This section is from "Scientific American Supplement Volumes 275, 286, 288, 299, 303, 312, 315, 324, 344 and 358". Also available from Amazon: Scientific American Reference Book.
The divergence from the results obtained by M. Arson's formula does not arise from a difference in size, as this is taken into account. The author considers that it may be attributed to the fact that the pipes for the St. Gothard Tunnel were cast with much greater care than ordinary pipes, which rendered their surface smoother, and also to the fact that flanged joints produce much less irregularity in the internal surface than the ordinary spigot and faucet joints.
Lastly, the difference in the methods of observation and the errors which belong to them, must be taken into account. M. Stockalper, who experimented on great pressures, used metallic gauges, which are instruments on whose sensibility and correctness complete reliance cannot be placed; and moreover the standard manometer with which they were compared was one of the same kind. The author is not of opinion that the divergence is owing to the fact that M. Stockalper made his observations on an air conduit, where the pressure was much higher than in gas pipes. Indeed, it may be assumed that gases and liquids act in the same manner; and, as will be [1] explained later on, there is reason to believe that with the latter a rise of pressure increases the losses of pressure instead of diminishing them.

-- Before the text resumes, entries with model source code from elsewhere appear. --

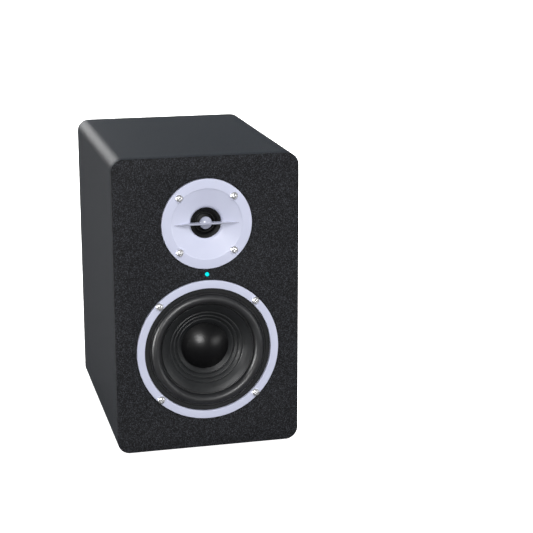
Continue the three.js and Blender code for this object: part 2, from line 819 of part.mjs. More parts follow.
function addPowerSwitch(speaker) {
  const power = groupAt(speaker, SWITCH_AT[0], REAR, SWITCH_AT[1]);
  const rim = 1.5;
  place(power, "power_switch_housing", blackPlastic, cut(
    join(
      block([-SWITCH_HALF_X, -16, -SWITCH_HALF_Z], [SWITCH_HALF_X, 0.5, SWITCH_HALF_Z]),
      block(
        [-SWITCH_HALF_X - 1.5, 0, -SWITCH_HALF_Z - 1.5],
        [SWITCH_HALF_X + 1.5, rim, SWITCH_HALF_Z + 1.5],
      ),
    ),
    block([-5.7, -9, -9], [5.7, rim + 1, 9]),
  ));
  const outline = new THREE.Shape([
    [4.6, -7.6],
    [3.4, 0],
    [4.6, 7.6],
    [1, 7.6],
    [-3, 3],
    [-3, -3],
    [1, -7.6],
  ].map(([depth, z]) => new THREE.Vector2(depth, z)).reverse());
  const rocker = new THREE.ExtrudeGeometry(outline, { depth: 10.8, bevelEnabled: false });
  rocker.applyMatrix4(new THREE.Matrix4().set(0, 0, 1, -5.4, 1, 0, 0, 0, 0, 1, 0, 0, 0, 0, 0, 1));
  const mesh = place(power, "power_switch_rocker", blackPlastic, rocker);
  mesh.position.y = ROCKER_PIVOT - REAR;
  mesh.rotation.x = THREE.MathUtils.degToRad(ROCKER_TILT);
}

const INLET_HALF_X = 14;
const INLET_HALF_Z = 10.5;

// A three-pin mains inlet: a flanged shell with a deep mouth and three flat pins on its floor.
function addPowerInlet(speaker) {
  const inlet = groupAt(speaker, INLET_AT[0], REAR, INLET_AT[1]);
  const rim = 2;
  const floor = -14;
  const pinEnd = -2;
  const pins = [[-7, -3], [7, -3], [0, 3]];
  const shell = cut(
    join(
      block([-INLET_HALF_X, -18, -INLET_HALF_Z], [INLET_HALF_X, 0.5, INLET_HALF_Z]),
      block([-INLET_HALF_X - 3, 0, -INLET_HALF_Z - 2.5], [INLET_HALF_X + 3, rim, INLET_HALF_Z + 2.5]),
    ),
    block([-12, floor, -8.3], [12, rim + 1, 8.3]),
  );
  const blades = pins.map(([x, z]) => block([x - 1, floor - 1, z - 2], [x + 1, pinEnd, z + 2]));
  place(inlet, "power_inlet", blackPlastic, join(shell, ...blades));
}

// The amplifier's circuit board stands behind the plate's parts, with capacitors and power chips.
function addBoards(speaker) {
  const boardY = 166;
  const boardT = 1.6;
  const capacitor = (x, z, radius, height) => (
    bar(radius, boardY - height, boardY + 0.5, 12).translate(x, 0, z)
  );
  place(speaker, "amp_board", circuitBoard, join(
    block([-46, boardY, 62], [46, boardY + boardT, 150]),
    capacitor(-28, 88, 9, 28),
    capacitor(-6, 88, 9, 28),
    block([12, boardY - 8, 76], [38, boardY + 0.5, 96]),
    block([-36, boardY - 5, 120], [-8, boardY + 0.5, 138]),
    block([8, boardY - 11, 116], [30, boardY + 0.5, 134]),
  ));

  const floor = WALL + GAP;
  const core = block([-30, 122, floor + 3], [30, 152, floor + 43]);
  place(speaker, "transformer", steel, join(
    core,
    block([-15, 112, floor + 8], [15, 162, floor + 38]),
    block([-38, 124, floor], [38, 150, floor + 4]),
  ));

  const filterZ = floor + 5;
  place(speaker, "crossover_board", circuitBoard, join(
    block([-30, 62, filterZ], [30, 102, filterZ + boardT]),
    new THREE.CylinderGeometry(12, 12, 14, 16).rotateX(Math.PI / 2).translate(-14, 82, filterZ + 8),
    block([6, 70, filterZ + 1], [24, 80, filterZ + 11]),
    block([6, 86, filterZ + 1], [24, 96, filterZ + 11]),
    block([-27, 64, floor], [-23, 68, filterZ + 0.5]),
    block([23, 64, floor], [27, 68, filterZ + 0.5]),
    block([-27, 96, floor], [-23, 100, filterZ + 0.5]),
    block([23, 96, floor], [27, 100, filterZ + 0.5]),
  ));
}

// ---- Assembly ----

const part = new THREE.Group();
const speaker = groupAt(part, 0, -MID_DEPTH, FOOT_HEIGHT);
addCabinet(speaker);
addTweeter(speaker);
addWoofer(speaker);
addPlate(speaker);
addVolumeControl(speaker);
addJacks(speaker);
addTerminals(speaker);
addPowerSwitch(speaker);
addPowerInlet(speaker);
addBoards(speaker);

export default part;
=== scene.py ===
"""Looks of a small two-way powered bookshelf speaker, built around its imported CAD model.

Every outline is in millimetres. Depths are measured backwards (+Y) from the cabinet's front face on
the front, and from the amplifier plate's outer face on the back.
"""
import math

import bmesh
import bpy
from mathutils import Matrix, Vector
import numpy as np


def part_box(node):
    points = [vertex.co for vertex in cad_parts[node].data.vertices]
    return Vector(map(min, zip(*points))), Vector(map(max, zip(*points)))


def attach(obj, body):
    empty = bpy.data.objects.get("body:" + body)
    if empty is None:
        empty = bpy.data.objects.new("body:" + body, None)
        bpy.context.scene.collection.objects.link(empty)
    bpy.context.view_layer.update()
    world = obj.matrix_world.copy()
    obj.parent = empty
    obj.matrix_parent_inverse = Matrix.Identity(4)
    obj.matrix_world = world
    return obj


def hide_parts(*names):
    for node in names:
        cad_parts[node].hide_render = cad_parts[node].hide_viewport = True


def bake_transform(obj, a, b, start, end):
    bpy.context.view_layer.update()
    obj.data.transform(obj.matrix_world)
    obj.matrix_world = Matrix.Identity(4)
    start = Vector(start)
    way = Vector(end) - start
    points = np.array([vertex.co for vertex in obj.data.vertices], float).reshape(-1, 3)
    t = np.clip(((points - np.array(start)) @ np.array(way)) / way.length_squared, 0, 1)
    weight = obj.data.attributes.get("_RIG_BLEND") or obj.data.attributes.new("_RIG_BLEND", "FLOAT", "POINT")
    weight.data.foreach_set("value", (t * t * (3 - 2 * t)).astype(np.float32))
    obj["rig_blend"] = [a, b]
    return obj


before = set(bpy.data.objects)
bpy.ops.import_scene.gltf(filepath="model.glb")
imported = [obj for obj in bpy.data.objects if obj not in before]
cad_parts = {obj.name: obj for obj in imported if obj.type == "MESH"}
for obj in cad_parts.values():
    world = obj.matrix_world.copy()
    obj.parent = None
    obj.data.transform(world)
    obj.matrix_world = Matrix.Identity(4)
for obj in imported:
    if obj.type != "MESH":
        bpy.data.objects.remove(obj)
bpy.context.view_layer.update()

MM = 0.001


# ---- Places taken from the frame ----

def middle(node):
    low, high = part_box(node)
    return (Vector(low) + Vector(high)) / 2


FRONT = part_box("front_face_skin")[0][1]
SHELL_LOW, SHELL_HIGH = (Vector(corner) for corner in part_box("cabinet_shell"))
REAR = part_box("amp_plate")[1][1]
TWEETER = middle("tweeter_faceplate")
WOOFER = middle("woofer_trim_ring")
LAMP = middle("led_lens")
PORT = middle("port_tube")
KNOB = middle("volume_knob")


# ---- Sizes that more than one piece needs ----

PLATE_R = 36.4
RING_R = 58.0
LAMP_R = 1.5


# ---- Camera ----

FOCAL_PIXELS = 1483.4
FRAME_PIXELS = 533
SENSOR = 36.0
CAMERA_YAW = math.radians(14.154)
CAMERA_PITCH = math.radians(14.748)
CAMERA_FROM_FACE = Vector((-232.9, -1115.7, 452.0)) * MM    # from the face's lower middle


def add_camera():
    data = bpy.data.cameras.new("camera")
    data.sensor_width = SENSOR
    data.lens = FOCAL_PIXELS * SENSOR / FRAME_PIXELS
    data.clip_start = 0.01
    data.clip_end = 50.0
    camera = bpy.data.objects.new("camera", data)
    camera.location = Vector((0, FRONT, SHELL_LOW.z)) + CAMERA_FROM_FACE
    camera.rotation_euler = (math.pi / 2 - CAMERA_PITCH, 0, -CAMERA_YAW)
    bpy.context.scene.collection.objects.link(camera)
    bpy.context.scene.camera = camera


add_camera()


# ---- Materials ----

NOISE_LOW = 0.3
NOISE_HIGH = 0.7


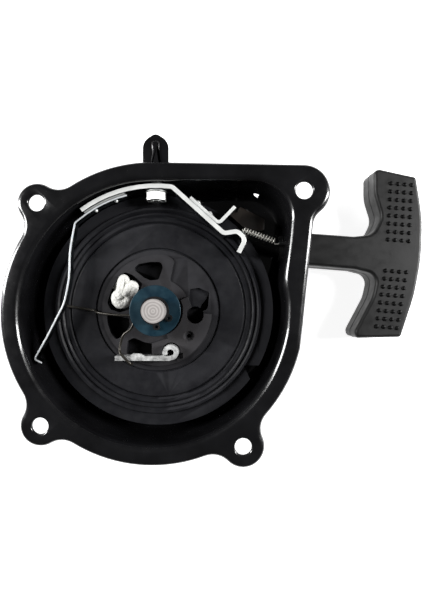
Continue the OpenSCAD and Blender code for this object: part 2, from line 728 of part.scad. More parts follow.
module lever_washer() {
    color([0.6, 0.6, 0.58]) translate([0, 51.3, pivot_z]) rotate([-90, 0, 0]) difference() {
        cylinder(h = 0.7, r = 4.7);
        translate([0, 0, -1]) cylinder(h = 3, r = bolt_r + 0.1);
    }
}

module lever_nut() {
    color([0.9, 0.9, 0.88]) translate([0, 47.8, pivot_z]) rotate([-90, 0, 0]) difference() {
        rotate(30) cylinder(h = 3.5, r = 4.62, $fn = 6);
        translate([0, 0, -1]) cylinder(h = 6, r = bolt_r);
    }
}

// Outer shape of the coil spring that pulls the hook end down
module return_spring() {
    color([0.6, 0.6, 0.56]) rod(spring_from, spring_to, coil_d / 2);
}

module spring_anchor_pin() {
    color([0.6, 0.6, 0.6]) translate([pin_x, pin_y, pin_z]) rotate([0, 90, 0]) {
        cylinder(h = 5, r = 0.95);
        translate([0, 0, 4.9]) cylinder(h = 1, r = 1.8);
    }
}

// ---- Handle ----

module handle_grip() {
    color([0.2, 0.2, 0.21]) on_pull_line() difference() {
        translate([0, 0, -grip_t / 2]) linear_extrude(grip_t) polygon(rounded(grip_outline));
        along_pull(-1, 50, rope_hole_r);
        along_pull(knot_pocket_u, 20, knot_pocket_r);
    }
}

module handle_washer() {
    color([0.7, 0.7, 0.7]) on_pull_line() difference() {
        along_pull(knot_pocket_u, 1, knot_pocket_r - 0.1);
        along_pull(knot_pocket_u - 1, 4, rope_hole_r);
    }
}

module handle_knot() {
    color([0.92, 0.92, 0.9]) on_pull_line() translate([knot_pocket_u + 1.1, 0, 0]) rotate([0, 90, 0])
        rotate_extrude() polygon(concat([[0, 0]], arc([1.2, 3], 3, -90, 90, 10), [[0, 6]]));
}

housing();
mounting_lugs();
center_shaft();
shaft_backing_washer();
reel_thrust_washer();
retaining_washer();
circlip();
reel();
reel_bush();
recoil_spring();
spring_cover();
spring_cover_rivets();
rope_wound();
rope_lead();
rope_knot();
rope_guide();
pawl();
friction_spring();
lock_lever();
lever_bracket();
lever_bracket_rivets();
leaf_spring();
leaf_clamp_plate();
leaf_spring_rivets();
lever_pivot_bolt();
lever_washer();
lever_nut();
return_spring();
spring_anchor_pin();
handle_grip();
handle_washer();
handle_knot();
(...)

[Transcribers note 1: corrected from 'as will we explained']
All the pipes for supplying compressed air in tunnels and in headings of mines are left uncovered, and have flanged joints; which are advantages not merely as regards prevention of leakage, but also for facility of laying and of inspection. If a compressed air pipe had to be buried in the ground the flanged joint would lose a part of its advantages; but, nevertheless, the author considers that it would still be preferable to the ordinary joint.
It only remains to refer to the motors fed with the compressed air. This subject is still in its infancy from a practical point of view. In proportion as the air becomes hot by compression, so it cools by expansion, if the vessel containing it is impermeable to heat. Under these conditions it gives out in expanding a power appreciably less than if it retained its original temperature; besides which the fall of temperature may impede the working of the machine by freezing the vapor of water contained in the air.
If it is desired to utilize to the utmost the force stored up in the compressed air it is necessary to endeavor to supply heat to the air during expansion so as to keep its temperature constant. It would be possible to attain this object by the same means which prevent heating from compression, namely, by the circulation and injection of water. It would perhaps be necessary to employ a little larger quantity of water for injection, as the water, instead of acting by virtue both of its heat of vaporization and of its specific heat, can in this case act only by virtue of the latter. These methods might be employed without difficulty for air machines of some size. It would be more difficult to apply them to small household machines, in which simplicity is an essential element; and we must rest satisfied with imperfect methods, such as proximity to a stove, or the immersion of the cylinder in a tank of water. Consequently loss of power by cooling and by incomplete expansion cannot be avoided. The only way to diminish the relative amount of this loss is to employ compressed air at a pressure not exceeding three or four atmospheres.